The broader message: concepts steer product conversations​

AR OS 2 is more than a dream desktop; it’s a user‑driven critique and wish list rolled into a design exercise. The concept highlights three persistent user asks:
  • Less bloat, more choice.
  • Intelligent helpers that are respectful of privacy.
  • A user interface that scales across device types without inconsistency.
Taken together, these demands are a practical roadmap for Microsoft: keep the ecosystem and enterprise guarantees intact, but offer modularity, clearer privacy controls, and better native developer tools. If Microsoft listens, the ideas showcased in AR OS 2 aren’t fantasy — they’re achievable priorities.

Final assessment: strengths, weaknesses, and the likely future​

AR OS 2 succeeds as a design statement. Its strengths are straightforward: cohesive visual design, attention to useful AI, realistic customization models, and a credible Lite scenario for constrained hardware. These map closely to the community’s stated needs and to some technical directions Microsoft is already exploring.
The weaknesses are also predictable: concepts understate compatibility complexity, gloss over OEM and driver realities, and can minimize the cost of migrating legacy enterprise workloads. For AR OS 2’s ideas to arrive in shipping Windows, Microsoft must commit to a careful, staged rollout that protects application compatibility and gives IT teams clear migration paths.
If Microsoft blends AR OS 2’s user‑centric ideas with pragmatic engineering — modular components, on‑device AI with strict privacy controls, and a unified app delivery model — the next Windows could be both delightful and broadly adoptable. Until then, AR OS 2 remains a valuable blueprint: a reminder that users want smarter, cleaner, and more respectful operating systems, not just fancier animations.

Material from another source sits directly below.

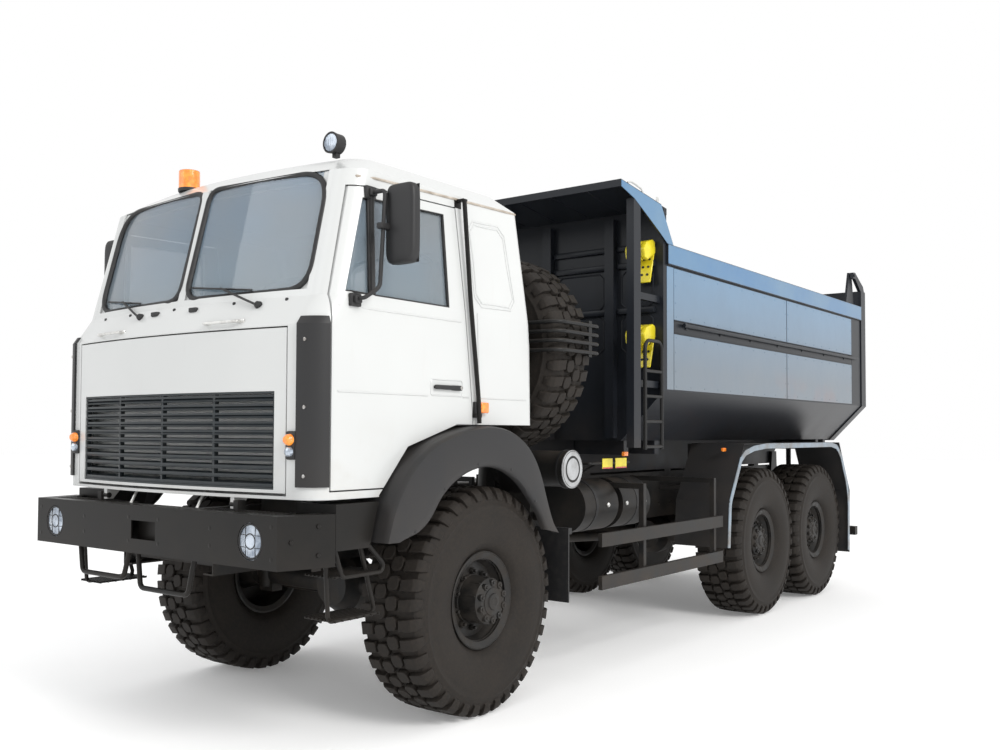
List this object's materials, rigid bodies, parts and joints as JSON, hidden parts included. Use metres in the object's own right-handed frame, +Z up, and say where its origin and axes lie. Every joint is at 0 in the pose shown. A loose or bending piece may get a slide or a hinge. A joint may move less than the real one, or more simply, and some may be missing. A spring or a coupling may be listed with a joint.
{
  "type": "dump truck",
  "caption": "Off-road tipping truck with a tilting forward cab, single tyres all round, a rear-tipping steel bed with a canopy, a top-hung tailgate and a telescopic hoist.",
  "frame": {"origin": "ground level at the middle of the overall length and width", "axes": "+Y to the rear, +X to the vehicle's left side, +Z up; the cab faces -Y"},
  "size_m": [2.78, 8.54, 3.456],
  "materials": {
    "cab_paint": "gloss",
    "chassis_paint": "satin",
    "bed_paint": "gloss",
    "bumper_paint": "satin",
    "tyre": "matte",
    "rim_paint": "dusty",
    "dark_plastic": "matte",
    "glass": "clear",
    "rubber": "matte",
    "steel": "oiled",
    "cabin": "woven",
    "lens": "clear",
    "chock_yellow": "gloss"
  },
  "bodies": {
    "chassis": {"frame": "chassis_paint", "subframe": "chassis_paint", "front_bumper": "bumper_paint", "lamps": "lens", "fenders": "dark_plastic", "front_mud_flaps": "rubber", "cab_steps": "chassis_paint", "leaf_springs": "chassis_paint", "front_axle_beam": "chassis_paint", "rear_axle_beams": "chassis_paint", "engine": "chassis_paint", "drive_shafts": "chassis_paint", "spare_tyre": "tyre", "spare_carrier": "chassis_paint", "air_tanks": "chassis_paint", "fuel_tank": "chassis_paint", "side_guards": "chassis_paint", "rear_mudguards": "dark_plastic"},
    "knuckle_left": {"knuckle_left": "chassis_paint"},
    "knuckle_right": {"knuckle_right": "chassis_paint"},
    "tie_rod": {"tie_rod": "chassis_paint"},
    "cab": {"cab_shell": "cab_paint", "cab_glass": "glass", "cab_interior": "cabin", "cab_trim": "dark_plastic"},
    "door_left": {"door_left": "cab_paint", "door_glass_left": "glass", "mirror_left": "dark_plastic"},
    "door_right": {"door_right": "cab_paint", "door_glass_right": "glass", "mirror_right": "dark_plastic"},
    "front_panel": {"front_panel": "cab_paint", "grille": "dark_plastic"},
    "bed": {"bed_body": "bed_paint", "bed_front_wall": "bed_paint", "canopy": "bed_paint", "bed_underframe": "bed_paint", "bed_ladder": "chassis_paint", "wheel_chocks": "chock_yellow"},
    "tailgate": {"tailgate": "bed_paint"},
    "hoist_barrel": {"hoist_barrel": "chassis_paint"},
    "hoist_stage_1": {"hoist_stage_1": "steel"},
    "hoist_stage_2": {"hoist_stage_2": "steel"},
    "hoist_stage_3": {"hoist_stage_3": "steel"},
    "hoist_stage_4": {"hoist_stage_4": "steel"},
    "wheel_front_left": {"tyre_front_left": "tyre", "rim_front_left": "rim_paint"},
    "wheel_front_right": {"tyre_front_right": "tyre", "rim_front_right": "rim_paint"},
    "wheel_mid_left": {"tyre_mid_left": "tyre", "rim_mid_left": "rim_paint"},
    "wheel_mid_right": {"tyre_mid_right": "tyre", "rim_mid_right": "rim_paint"},
    "wheel_rear_left": {"tyre_rear_left": "tyre", "rim_rear_left": "rim_paint"},
    "wheel_rear_right": {"tyre_rear_right": "tyre", "rim_rear_right": "rim_paint"}
  },
  "joints": [
    {"name": "roll_front_left", "type": "hinge", "parent": "knuckle_left", "child": "wheel_front_left", "pos_m": [0.952, -2.723, 0.672], "axis": [1, 0, 0], "continuous": true},
    {"name": "roll_front_right", "type": "hinge", "parent": "knuckle_right", "child": "wheel_front_right", "pos_m": [-0.952, -2.723, 0.672], "axis": [1, 0, 0], "continuous": true},
    {"name": "roll_mid_left", "type": "hinge", "parent": "chassis", "child": "wheel_mid_left", "pos_m": [0.952, 1.542, 0.672], "axis": [1, 0, 0], "continuous": true},
    {"name": "roll_mid_right", "type": "hinge", "parent": "chassis", "child": "wheel_mid_right", "pos_m": [-0.952, 1.542, 0.672], "axis": [1, 0, 0], "continuous": true},
    {"name": "roll_rear_left", "type": "hinge", "parent": "chassis", "child": "wheel_rear_left", "pos_m": [0.952, 2.942, 0.672], "axis": [1, 0, 0], "continuous": true},
    {"name": "roll_rear_right", "type": "hinge", "parent": "chassis", "child": "wheel_rear_right", "pos_m": [-0.952, 2.942, 0.672], "axis": [1, 0, 0], "continuous": true},
    {"name": "steer_left", "type": "hinge", "parent": "chassis", "child": "knuckle_left", "pos_m": [0.78, -2.723, 0.672], "axis": [0, 0, 1], "range_deg": [-28, 28]},
    {"name": "steer_right", "type": "hinge", "parent": "chassis", "child": "knuckle_right", "pos_m": [-0.78, -2.723, 0.672], "axis": [0, 0, 1], "range_deg": [-28, 28]},
    {"name": "track_rod", "type": "hinge", "parent": "knuckle_left", "child": "tie_rod", "pos_m": [0.78, -2.553, 0.565], "axis": [0, 0, 1], "range_deg": [-28, 28]},
    {"name": "cab_tilt", "type": "hinge", "parent": "chassis", "child": "cab", "pos_m": [0, -4.123, 1.285], "axis": [1, 0, 0], "range_deg": [0, 45]},
    {"name": "left_door", "type": "hinge", "parent": "cab", "child": "door_left", "pos_m": [1.122, -3.966, 2], "axis": [0, 0, -1], "range_deg": [0, 65]},
    {"name": "right_door", "type": "hinge", "parent": "cab", "child": "door_right", "pos_m": [-1.122, -3.966, 2], "axis": [0, 0, 1], "range_deg": [0, 65]},
    {"name": "panel_lift", "type": "hinge", "parent": "cab", "child": "front_panel", "pos_m": [0, -4.168, 2.19], "axis": [-1, 0, 0], "range_deg": [0, 70]},
    {"name": "bed_tilt", "type": "hinge", "parent": "chassis", "child": "bed", "pos_m": [0, 3.577, 1.402], "axis": [-1, 0, 0], "range_deg": [0, 50]},
    {"name": "tailgate_swing", "type": "hinge", "parent": "bed", "child": "tailgate", "pos_m": [0, 3.9, 3.42], "axis": [1, 0, 0], "range_deg": [0, 60]},
    {"name": "hoist_lean", "type": "hinge", "parent": "chassis", "child": "hoist_barrel", "pos_m": [0, -1.173, 0.96], "axis": [-1, 0, 0], "range_deg": [0, 26]},
    {"name": "hoist_slide_1", "type": "slide", "parent": "hoist_barrel", "child": "hoist_stage_1", "axis": [0, 0.0665, 0.9978], "range_m": [0, 0.97]},
    {"name": "hoist_slide_2", "type": "slide", "parent": "hoist_stage_1", "child": "hoist_stage_2", "axis": [0, 0.0665, 0.9978], "range_m": [0, 0.97]},
    {"name": "hoist_slide_3", "type": "slide", "parent": "hoist_stage_2", "child": "hoist_stage_3", "axis": [0, 0.0665, 0.9978], "range_m": [0, 0.97]},
    {"name": "hoist_slide_4", "type": "slide", "parent": "hoist_stage_3", "child": "hoist_stage_4", "axis": [0, 0.0665, 0.9978], "range_m": [0, 0.97]}
  ],
  "couplings": [
    {"joint": "steer_right", "follows": "steer_left", "ratio": 1},
    {"joint": "track_rod", "follows": "steer_left", "ratio": -1},
    {"joint": "hoist_lean", "follows": "bed_tilt", "ratio": 0.48},
    {"joint": "hoist_slide_1", "follows": "bed_tilt", "m_per_rad": 1.103},
    {"joint": "hoist_slide_2", "follows": "bed_tilt", "m_per_rad": 1.103},
    {"joint": "hoist_slide_3", "follows": "bed_tilt", "m_per_rad": 1.103},
    {"joint": "hoist_slide_4", "follows": "bed_tilt", "m_per_rad": 1.103}
  ]
}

AR OS 2 is aspirational, not executable — but its lessons are concrete. The future of Windows will be shaped as much by user desire for choice, privacy, and performance as by Microsoft’s capacity to deliver compatibility and manage complexity. Concepts like AR OS 2 keep that conversation alive and provide designers and engineers with a clear set of priorities to test against reality.